Z.D.: I stanie pan na następnym kongresie przeciwko Waldemarowi Pawlakowi?

J.P.: Tak, i na najbliższym kongresie z tą ofertą stanę do rywalizacji personalnej, przy czym z góry zapowiadam, że to nie będzie proste krytykanctwo, tylko będzie pełne zaangażowanie w kampanię samorządową, pełne zaangażowanie w kampanię parlamentarną, bo twierdziłem, twierdzę i będę twierdził, że polskie centrum jest zagrożone, a oddanie polskiej demokracji we władanie konfliktu między Jackiem Kurskim a Januszem Palikotem byłoby działalnością szaleńczą, bo z tej wymiany myśli, koncepcji i rywalizacji, która dzisiaj dzieje się między radykałami z Platformy a radykałami z PiS-u nic dobrego dla Polski i Polaków nie wyniknie.

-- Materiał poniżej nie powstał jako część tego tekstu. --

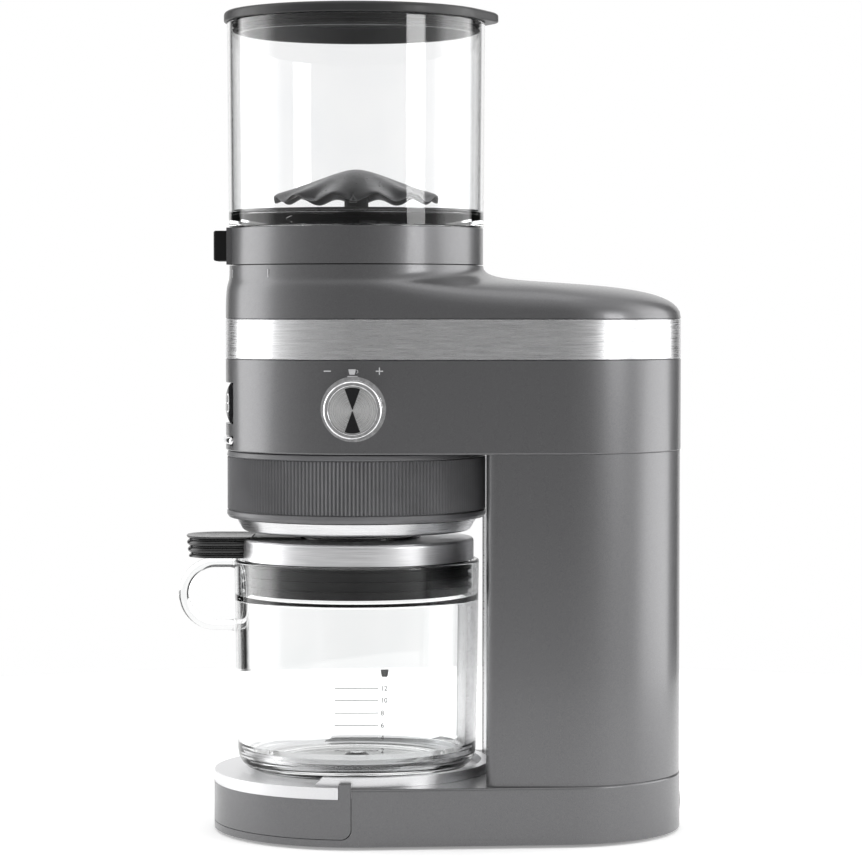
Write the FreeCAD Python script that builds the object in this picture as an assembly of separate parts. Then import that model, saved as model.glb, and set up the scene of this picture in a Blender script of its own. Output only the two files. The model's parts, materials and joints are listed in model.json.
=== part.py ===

Z.D.: I będzie to pierwsza tak otwarta walka o przywództwo w Polskim Stronnictwem Ludowym.

J.P.: Nie walka. Będzie rywalizacja dwóch polityków o trochę innej formule funkcjonowania, doświadczonych, znających się od 25 lat i uczestniczących w wielkich polskich przemianach.

Z.D.: Zobaczymy, jak bardzo będzie ostra. Dziękuję za rozmowę.

J.P.: Dziękuję bardzo.

Z.D.: Moim gościem był pan poseł Janusz Piechociński.